Min-sik Choi is a marvel here, projecting both a wounded innocence and fierce determination in every scene. During the course of the film, he's called upon to commit all manner of violent atrocities, from...well, to give name to these atrocities would spoil the fun. Suffice it to say, his character really gets run through the ringer. 15 years of isolated imprisonment is only the beginning of his torments, not to mention the torment he visits upon others.

And yet the film works because Dae-su refuses to succumb to his ferocious anger. Throughout it all, he remains a likable, charming man. When we first meet him, he's been detained in a police station for drunken, disorderly behavior, and the affable, if somewhat cavalier, side of his personality remains intact despite the world of hurt that's brought down upon him.

And make no mistake: Oldboy is a relentlessly tough film. It's hard, brutally violent and eventually disturbing. It's not that there's an overabundance of gore (particularly considering that this is Asian cinema we're talking about here, which frequently delves into more violent hardcore imagery than American directors would dream of filming). In fact, the movie's almost demure at points about on-screen violence, choosing to keep a good deal of the really sadistic actions off-screen.

It's the strength of Park's filmmaking that makes the film such a rewarding, if occasionally punishing, experience. He and editor Sang-Beom Kim have given the film a fast-paced, buzzy, thoroughly appropriate style. Many will be reminded of David Fincher's Fight Club, another film that capitalized on clever edits, gloomy urban landscapes and underlit office buildings. Park also borrows Fincher's unique CG zooming effects. Just as we pass through 10 stories of a skyscraper to inspect the bomb-filled vans in the basement during the opening scene of Fight Club, we skip in between Dae-su's chopsticks just as he takes a bite of fried dumpling.

We experience Dae-su's breathless excitement at being released, his harrowing sadness at discovering the fate of his family, and his mad rage when faced with his enemy because of not only the power of Choi's performance but the keen eye of Park and his cinematographer, Jeong-hun Jeong. I really can't say enough about the exemplary work that was done on crafting the look and tone of Oldboy. And not just because it keeps me from having to reveal any more about the story. But because this is a film in which all the little pieces, all the technical details, come together to create something much larger and much more impressive.

One final note on Oldboy. It's not so much a perfectly-told revenge story, but a re-creation of the genre. Park screws everything around. He gives us a revenge story that's more about the why than the who. Murder is the last thing on Dae-su's mind as he relentlessly pursues the truth about his abduction. He doesn't want to kill his captors, he wants to interrogate them. He wants to know why he's been taken away from everything he cares about, as if any answer could possibly satisfy him or fill his sense of loss. And when we finally get through the film, we realize that each character has been motivated by that which harms others, rather than benefits themselves. Revenge here works as an endless cycle, a loop of violence and despair borne of the emptiness inside of us, rather than the despicable acts of others.

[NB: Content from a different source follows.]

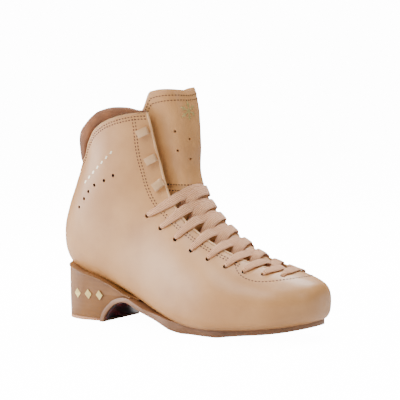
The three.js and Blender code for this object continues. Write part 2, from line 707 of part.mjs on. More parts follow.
// A strip bent over at the lacing edge, so that the lace is caught from behind.
function hookPlate(distance, s) {
  const { length, width, wall, throat } = hook;
  const bend = throat / 2 + wall / 2;
  const shape = new THREE.Shape();
  shape.moveTo(length / 2, 0);
  shape.lineTo(-length / 2, 0);
  shape.absarc(-length / 2, bend + wall / 2, bend + wall / 2, -Math.PI / 2, -3 * Math.PI / 2, true);
  shape.lineTo(length / 2 - 1, throat + 2 * wall);
  shape.lineTo(length / 2 - 1, throat + wall);
  shape.lineTo(-length / 2, throat + wall);
  shape.absarc(-length / 2, bend + wall / 2, bend - wall / 2, Math.PI / 2, 3 * Math.PI / 2, false);
  shape.lineTo(length / 2, wall);
  const geometry = new THREE.ExtrudeGeometry(shape, { depth: width, bevelEnabled: false, curveSegments: 3 });
  geometry.translate(0, gap + 0.2, -width / 2);
  const plate = solidFrom(geometry.applyMatrix4(placeOn(distance, s)));
  const bore = new THREE.CylinderGeometry(rivetBore, rivetBore, wall + 1.4, 8);
  bore.translate(0, wall / 2 + gap, 0);
  return geometryFrom(plate.subtract(solidFrom(bore.applyMatrix4(placeOn(distance, s)))));
}

// ---- Lace ----
const laceRadius = laceDiameter / 2;
const laceOver = gap + 0.5 + laceRadius;
const strandSteps = 12;
const topRow = eyelets.length - 1;

// ---- Lace ends, tucked into the boot: chosen points of the outer one, inner one mirrored ----
const tailRoute = [
  [102.2, -21.8, 99.2], [99.2, -21.0, 97], [96, -20.2, 93.6], [92.4, -19.4, 87], [89.8, -18.8, 78], [88.2, -18.5, 68], [88.6, -18.2, 58], [90.4, -17.8, 48.5],
  [94.5, -17.2, 40], [101, -16.6, 33.6], [110, -16, 28.6], [121, -15.6, 24.4], [132, -15.2, 21.2],
  [144, -15, 19.2], [156, -15, 18.2], [168, -15.4, 17.7], [180, -16.2, 17.8], [191, -17, 18.4],
  [201, -16.6, 19.4], [207.6, -13.2, 20.1], [209, -8.4, 20.2], [205.4, -5, 19.8], [199, -3.9, 19.1],
  [190, -3.7, 18.4], [180, -3.7, 17.8], [170, -3.7, 17.8],
];
const tailStep = 7;

function tailPath(sign) {
  const points = tailRoute.map(([x, y, z]) => new THREE.Vector3(x, -sign * y, z));
  return new THREE.CatmullRomCurve3(points, false, 'centripetal');
}

// Height of a strand over the last. Level 1 rides over level 0 where they cross.
function strandFace(distance, s, level, arriving) {
  const edge = lookup(openingEdge, s);
  const fade = smooth(Math.min(10, edge * 0.4), Math.min(18, edge * 0.85), Math.abs(distance));
  const cross = (laceDiameter + 0.5) * level * (1 - fade);
  const onTongue = tongueFace(distance, s) + 1.3 + laceRadius + cross;
  if (!arriving) return onTongue;
  const lift = smooth(edge - 16, edge - 7, Math.abs(distance));
  return Math.max(onTongue, THREE.MathUtils.lerp(onTongue, laceOver, lift));
}

// Out from under one facing, across the tongue and over the other facing.
function strand(from, to, sign, level) {
  const points = [];
  const [s0, d0] = from;
  const [s1, d1] = to;
  for (let i = 1; i < strandSteps; i++) {
    const f = i / strandSteps;
    const s = s0 + (s1 - s0) * f;
    const distance = sign * (d0 + (-d1 - d0) * f);
    points.push(laidPoint(distance, s, strandFace(distance, s, level, f > 0.5)));
  }
  return points;
}

// Down through an eyelet from outside.
const throughEyelet = ([s, d], sign) => [laceOver - 0.8, -1, -depth.liningIn + 1, -depth.lace + 0.5]
  .map((out) => laidPoint(sign * d, s, out));

function laceRun(sign) {
  const points = throughEyelet(eyelets[0], sign);
  let side = sign;
  const level = sign < 0 ? 0 : 1;
  for (let i = 0; i < topRow; i++) {
    points.push(...strand(eyelets[i], eyelets[i + 1], side, i % 2 ? 1 - level : level));
    side = -side;
    points.push(...throughEyelet(eyelets[i + 1], side));
  }
  const tail = tailPath(side);
  const end = tail.getPoint(0).addScaledVector(tail.getTangent(0), -gap);
  return { points, end };
}

function laceLine() {
  const outer = laceRun(-1);
  const inner = laceRun(1);
  const bar = [];
  const [s, d] = eyelets[0];
  for (let i = -5; i <= 5; i++) bar.push(laidPoint(d * 0.86 * i / 5, s, laceOver + 0.3));
  return [outer.end, ...outer.points.toReversed(), ...bar, ...inner.points, inner.end];
}

// A curve that an extrusion steps along point by point, so that tight bends keep their own steps.
class PointPath extends THREE.CatmullRomCurve3 {
  getPointAt(share) {
    return this.getPoint(share);
  }

  getTangentAt(share) {
    return this.getTangent(share);
  }
}

function sweep(path, diameter, steps, sidesCount) {
  const section = new THREE.Shape();
  for (let i = 0; i < sidesCount; i++) {
    const a = 2 * Math.PI * i / sidesCount;
    section[i ? 'lineTo' : 'moveTo'](diameter / 2 * Math.cos(a), diameter / 2 * Math.sin(a));
  }
  return new THREE.ExtrudeGeometry(section, { steps, extrudePath: path, bevelEnabled: false });
}

function laceTail(sign) {
  const path = tailPath(sign);
  return sweep(path, laceDiameter, Math.round(path.getLength() / tailStep), 8);
}

// The stiff tip carries straight on from the end of the tail.
function agletPin(sign) {
  const path = tailPath(sign);
  const [end, along] = [path.getPoint(1), path.getTangent(1)];
  const pin = new THREE.CylinderGeometry(aglet.diameter / 2, aglet.diameter / 2, aglet.length, 10);
  pin.translate(0, aglet.length / 2 + gap, 0);
  pin.applyQuaternion(new THREE.Quaternion().setFromUnitVectors(new THREE.Vector3(0, 1, 0), along));
  return pin.translate(end.x, end.y, end.z);
}

// ---- Finishes ----
const finish = (color, roughness, metalness = 0) => (
  new THREE.MeshStandardMaterial({ color, roughness, metalness }));
const tanLeather = finish(0xd6b89a, 0.42);
const heelLeather = finish(0xbe966e, 0.35);
const suede = finish(0xaa6e4b, 0.95);
const liningLeather = finish(0xb98f6c, 0.7);
const feltCloth = finish(0xe6dccb, 0.95);
const soleLeather = finish(0xd9a98c, 0.5);
const glossBlack = finish(0x1a0f10, 0.12);
const board = finish(0xc8b08a, 0.85);
const cork = finish(0xb08a5c, 0.95);
const steel = finish(0xb9bbbd, 0.35, 1);
const laceCloth = finish(0xebc8af, 0.85);
const brass = finish(0xd8b98a, 0.4, 0.8);
const rubber = finish(0xcf9f82, 0.7);

// ---- Assembly ----
const boot = new THREE.Group();

function add(name, shape, material) {
  const geometry = shape.isBufferGeometry ? shape : geometryFrom(shape);
  const mesh = new THREE.Mesh(geometry, material);
  mesh.name = name;
  boot.add(mesh);
}

add('upper', upper(), tanLeather);
add('lining', lining(), liningLeather);
add('collar_padding', collarPadding(), suede);
add('heel_counter', heelCounter(), board);
add('toe_puff', toePuff(), board);
add('throat_reinforcement', throatReinforcement(), board);
for (const { name, sign } of sides) add(`facing_reinforcement_${name}`, facingReinforcement(sign), board);
add('insole_board', insoleBoard(), board);
add('footbed', footbed(), suede);
add('cork_filler', corkFiller(), cork);
add('shank', shankBlock(0), steel);
add('outsole', outsole(), soleLeather);
add('breast_panel', breastPanel(), glossBlack);
add('heel_block', heelBlock(), heelLeather);
add('heel_top_piece', heelTopPiece(), rubber);
add('heel_screw', heelScrewSolid(), steel);
for (const part of ['lower', 'upper']) {
  add(`tongue_${part}`, tongueLeather(part), tanLeather);
  add(`tongue_felt_${part}`, tongueFelt(part), feltCloth);
}
for (const { name, sign } of sides) {
  eyelets.forEach(([s, d], i) => add(`eyelet_${name}_${i + 1}`, eyeletRing(sign * d, s), brass));
  hooks.forEach(([s, d], i) => {
    add(`hook_${name}_${i + 1}`, hookPlate(sign * d, s), brass);
    add(`hook_rivet_${name}_${i + 1}`, hookRivet(sign * d, s), brass);
  });
}
const lacePoints = laceLine();
const laceCurve = new PointPath(lacePoints, false, 'centripetal');
add('lace', sweep(laceCurve, laceDiameter, lacePoints.length - 1, 5), laceCloth);
for (const { name, sign } of sides) {
  add(`lace_end_${name}`, laceTail(sign), laceCloth);
  add(`aglet_${name}`, agletPin(sign), brass);
}

const box = new THREE.Box3().setFromObject(boot);
const middle = box.getCenter(new THREE.Vector3());
boot.position.set(-middle.x, -middle.y, -box.min.z);

export default boot;
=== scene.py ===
import bpy
import math
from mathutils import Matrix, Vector


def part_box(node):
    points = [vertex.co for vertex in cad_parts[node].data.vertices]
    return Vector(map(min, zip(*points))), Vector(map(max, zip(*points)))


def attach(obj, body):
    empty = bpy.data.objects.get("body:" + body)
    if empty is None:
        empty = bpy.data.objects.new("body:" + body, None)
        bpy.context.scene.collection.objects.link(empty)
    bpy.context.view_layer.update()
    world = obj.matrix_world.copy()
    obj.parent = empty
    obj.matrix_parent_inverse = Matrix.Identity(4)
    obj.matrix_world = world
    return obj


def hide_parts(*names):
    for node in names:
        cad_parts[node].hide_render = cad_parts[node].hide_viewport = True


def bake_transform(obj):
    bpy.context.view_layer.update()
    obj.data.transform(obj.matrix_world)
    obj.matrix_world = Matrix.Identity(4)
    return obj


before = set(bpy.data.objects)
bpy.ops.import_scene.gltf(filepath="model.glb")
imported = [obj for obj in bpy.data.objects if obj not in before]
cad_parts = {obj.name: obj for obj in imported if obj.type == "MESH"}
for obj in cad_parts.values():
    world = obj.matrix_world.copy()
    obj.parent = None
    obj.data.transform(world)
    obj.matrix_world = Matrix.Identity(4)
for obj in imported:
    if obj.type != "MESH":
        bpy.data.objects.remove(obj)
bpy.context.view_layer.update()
bpy.ops.object.select_all(action="DESELECT")
print("frame loaded:", len(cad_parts), "nodes")

# Design measures are in millimetres from the back of the heel on the boot's own middle line
heelLow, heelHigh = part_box("heel_top_piece")
heelInset = 2.0
origin = Vector((heelLow[0] - heelInset / 1000, (heelLow[1] + heelHigh[1]) / 2, 0))


def placed(point):
    return origin + Vector(point) / 1000


# Camera and light
studio = {
    "aim": (134.8, 11.4, 114.4),
    "azimuth": 34.0,
    "elevation": 4.7,
    "distance": 1.2,
    "lens": 118.8,
    "sky": (1.0, 1.0, 1.0, 1),
    "skyPower": 0.14,
    "skySeen": 14.0,
    "floorGlow": 14.0,
}


def backFrom(azimuth, elevation):
    a, e = math.radians(azimuth), math.radians(elevation)
    return Vector((math.sin(a) * math.cos(e), -math.cos(a) * math.cos(e), math.sin(e)))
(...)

There was a segment in the first Kill Bill movie in which The Bride (Uma Thurman) kills Vivica A. Fox in front of her child. The Bride tells the child to look her up one day if she desires revenge for the death of her mother. Oldboy tells both of their stories, as well as Bill's story, a mystery and two tragic family dramas. It's a triumph.

3 comments:

Lons said...

Well, you can probably guess my stock response to that...

LIFE is relentlessly unpleasant.

Seriously, though, I can only report my first impression, which is that the film is a masterpiece that left me enthralled and excited, the same way I felt upon seeing "Mulholland Drive," "City of God" or "Man Who Wasn't There" for the first time.

Lons said...

Justin Lin will mess this story up. His "Better Luck Tomorrow" was all gimmick and nothing else. He demonstrated none of the dramatic intensity, finesse with actors nor stylistic flourish to tell this story. Americans would be well served to get their hands on Chan Wook Park's original.